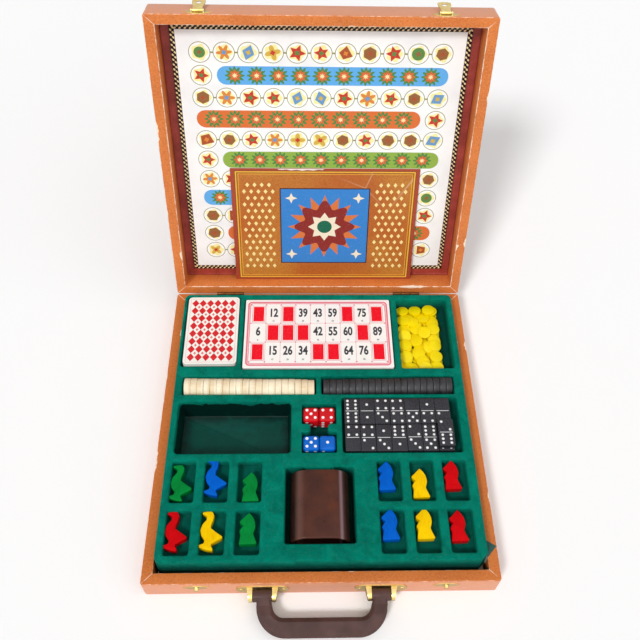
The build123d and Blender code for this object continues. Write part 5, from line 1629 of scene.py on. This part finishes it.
class GAMES_OT_stage(bpy.types.Operator):
    """White floor, lamps, world and camera"""
    bl_idname = "games_case.stage"
    bl_label = "Stage"

    def lamp(self, name, direction, strength, angle):
        """Even light from one side, softened by its angle in degrees."""
        clear_selection()
        bpy.ops.object.light_add(type="SUN", location=direction)
        lamp = bpy.context.object
        lamp.name = name
        lamp.data.energy = strength
        lamp.data.angle = math.radians(angle)
        lamp.rotation_euler = (-Vector(direction)).to_track_quat("-Z", "Y").to_euler()

    def execute(self, context):
        sizes = context.scene.stage_sizes
        clear_selection()
        bpy.ops.mesh.primitive_plane_add(size=6.0, location=(0, 0, 0))
        floor = bpy.context.object
        floor.name = "floor"
        material, add, place = new_material("matt_white_paper_floor", roughness=0.9)
        tooth = add("TexNoise", Vector=place, Scale=900.0)
        shade = add("Mix", tooth, linear("#FFFFFF"), linear("#FDFDFD"), data_type="RGBA")
        paint(floor, coat(material, base_color=shade))
        self.lamp("key_lamp", (-0.5, -0.78, 1.0), sizes.key_strength, 12.0)
        self.lamp("fill_lamp", (0.6, -0.65, 1.1), sizes.fill_strength, 80.0)
        world = bpy.data.worlds.new("white_room")
        context.scene.world = world
        world.use_nodes = True
        tree = world.node_tree
        add = partial(add_node, tree)
        ray = add("LightPath", out="all")
        seen = add("Math", ray["Is Camera Ray"], ray["Is Glossy Ray"], operation="MAXIMUM")
        seen = add("Math", seen, ray["Is Transmission Ray"], operation="MAXIMUM")
        strength = add("MapRange", seen, 0.0, 1.0, sizes.room_light, 1.0)
        background = tree.nodes["Background"]
        background.inputs["Color"].default_value = (1, 1, 1, 1)
        tree.links.new(strength, background.inputs["Strength"])
        clear_selection()
        bpy.ops.object.camera_add(location=(-0.01526, -0.37514, 0.73296),
                                  rotation=(0.681, -0.025, -0.019))
        camera = bpy.context.object
        camera.data.lens = sizes.camera_lens
        camera.data.sensor_width = 36.0
        camera.data.shift_x = -0.0148
        camera.data.shift_y = -0.0796
        context.scene.camera = camera
        context.scene.view_settings.view_transform = "Standard"
        return {"FINISHED"}


# ---------------------------------------------------------------- panel and registration

class GAMES_PT_case(bpy.types.Panel):
    """Buttons for each group of pieces, with its sizes"""
    bl_idname = "GAMES_PT_case"
    bl_label = "Games Case"
    bl_space_type = "VIEW_3D"
    bl_region_type = "UI"
    bl_category = "Games Case"

    def draw(self, context):
        for group in ("case_sizes", "tray_sizes", "piece_sizes", "stage_sizes"):
            settings = getattr(context.scene, group)
            box = self.layout.box()
            for key in settings.bl_rna.properties.keys():
                if key not in ("rna_type", "name"):
                    box.prop(settings, key)
        for operator in OPERATORS:
            self.layout.operator(operator.bl_idname)


GROUPS = {"case_sizes": CaseSizes, "tray_sizes": TraySizes, "piece_sizes": PieceSizes,
          "stage_sizes": StageSizes}
OPERATORS = [GAMES_OT_base_case, GAMES_OT_lid_case, GAMES_OT_printed_board, GAMES_OT_leaflet,
             GAMES_OT_tray, GAMES_OT_cards, GAMES_OT_draughts, GAMES_OT_dice, GAMES_OT_dominoes,
             GAMES_OT_counters, GAMES_OT_pawns, GAMES_OT_dice_cup, GAMES_OT_fittings, GAMES_OT_stage]


def register():
    for name, group in GROUPS.items():
        bpy.utils.register_class(group)
        setattr(bpy.types.Scene, name, PointerProperty(type=group))
    for operator in OPERATORS:
        bpy.utils.register_class(operator)
    bpy.utils.register_class(GAMES_PT_case)


def unregister():
    bpy.utils.unregister_class(GAMES_PT_case)
    for operator in reversed(OPERATORS):
        bpy.utils.unregister_class(operator)
    for name, group in GROUPS.items():
        delattr(bpy.types.Scene, name)
        bpy.utils.unregister_class(group)


def main():
    register()
    for operator in OPERATORS:
        family, name = operator.bl_idname.split(".")
        getattr(getattr(bpy.ops, family), name)()


if __name__ == "__main__":
    main()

● ● ● ● ● ● ●

■ **Aim of the task**
Output the full listing exactly as it stands.

■ **Correct response**
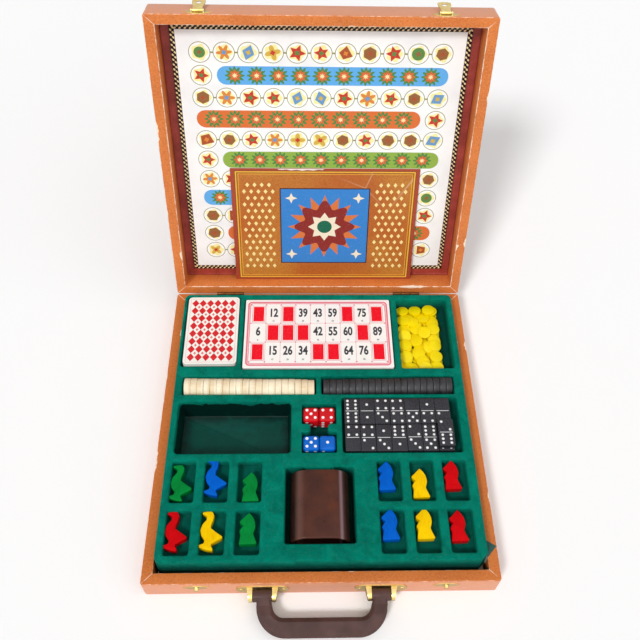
The build123d and Blender code for this object continues. Write part 5, from line 1629 of scene.py on. This part finishes it.
class GAMES_OT_stage(bpy.types.Operator):
    """White floor, lamps, world and camera"""
    bl_idname = "games_case.stage"
    bl_label = "Stage"

    def lamp(self, name, direction, strength, angle):
        """Even light from one side, softened by its angle in degrees."""
        clear_selection()
        bpy.ops.object.light_add(type="SUN", location=direction)
        lamp = bpy.context.object
        lamp.name = name
        lamp.data.energy = strength
        lamp.data.angle = math.radians(angle)
        lamp.rotation_euler = (-Vector(direction)).to_track_quat("-Z", "Y").to_euler()

    def execute(self, context):
        sizes = context.scene.stage_sizes
        clear_selection()
        bpy.ops.mesh.primitive_plane_add(size=6.0, location=(0, 0, 0))
        floor = bpy.context.object
        floor.name = "floor"
        material, add, place = new_material("matt_white_paper_floor", roughness=0.9)
        tooth = add("TexNoise", Vector=place, Scale=900.0)
        shade = add("Mix", tooth, linear("#FFFFFF"), linear("#FDFDFD"), data_type="RGBA")
        paint(floor, coat(material, base_color=shade))
        self.lamp("key_lamp", (-0.5, -0.78, 1.0), sizes.key_strength, 12.0)
        self.lamp("fill_lamp", (0.6, -0.65, 1.1), sizes.fill_strength, 80.0)
        world = bpy.data.worlds.new("white_room")
        context.scene.world = world
        world.use_nodes = True
        tree = world.node_tree
        add = partial(add_node, tree)
        ray = add("LightPath", out="all")
        seen = add("Math", ray["Is Camera Ray"], ray["Is Glossy Ray"], operation="MAXIMUM")
        seen = add("Math", seen, ray["Is Transmission Ray"], operation="MAXIMUM")
        strength = add("MapRange", seen, 0.0, 1.0, sizes.room_light, 1.0)
        background = tree.nodes["Background"]
        background.inputs["Color"].default_value = (1, 1, 1, 1)
        tree.links.new(strength, background.inputs["Strength"])
        clear_selection()
        bpy.ops.object.camera_add(location=(-0.01526, -0.37514, 0.73296),
                                  rotation=(0.681, -0.025, -0.019))
        camera = bpy.context.object
        camera.data.lens = sizes.camera_lens
        camera.data.sensor_width = 36.0
        camera.data.shift_x = -0.0148
        camera.data.shift_y = -0.0796
        context.scene.camera = camera
        context.scene.view_settings.view_transform = "Standard"
        return {"FINISHED"}


# ---------------------------------------------------------------- panel and registration

class GAMES_PT_case(bpy.types.Panel):
    """Buttons for each group of pieces, with its sizes"""
    bl_idname = "GAMES_PT_case"
    bl_label = "Games Case"
    bl_space_type = "VIEW_3D"
    bl_region_type = "UI"
    bl_category = "Games Case"

    def draw(self, context):
        for group in ("case_sizes", "tray_sizes", "piece_sizes", "stage_sizes"):
            settings = getattr(context.scene, group)
            box = self.layout.box()
            for key in settings.bl_rna.properties.keys():
                if key not in ("rna_type", "name"):
                    box.prop(settings, key)
        for operator in OPERATORS:
            self.layout.operator(operator.bl_idname)


GROUPS = {"case_sizes": CaseSizes, "tray_sizes": TraySizes, "piece_sizes": PieceSizes,
          "stage_sizes": StageSizes}
OPERATORS = [GAMES_OT_base_case, GAMES_OT_lid_case, GAMES_OT_printed_board, GAMES_OT_leaflet,
             GAMES_OT_tray, GAMES_OT_cards, GAMES_OT_draughts, GAMES_OT_dice, GAMES_OT_dominoes,
             GAMES_OT_counters, GAMES_OT_pawns, GAMES_OT_dice_cup, GAMES_OT_fittings, GAMES_OT_stage]


def register():
    for name, group in GROUPS.items():
        bpy.utils.register_class(group)
        setattr(bpy.types.Scene, name, PointerProperty(type=group))
    for operator in OPERATORS:
        bpy.utils.register_class(operator)
    bpy.utils.register_class(GAMES_PT_case)


def unregister():
    bpy.utils.unregister_class(GAMES_PT_case)
    for operator in reversed(OPERATORS):
        bpy.utils.unregister_class(operator)
    for name, group in GROUPS.items():
        delattr(bpy.types.Scene, name)
        bpy.utils.unregister_class(group)


def main():
    register()
    for operator in OPERATORS:
        family, name = operator.bl_idname.split(".")
        getattr(getattr(bpy.ops, family), name)()


if __name__ == "__main__":
    main()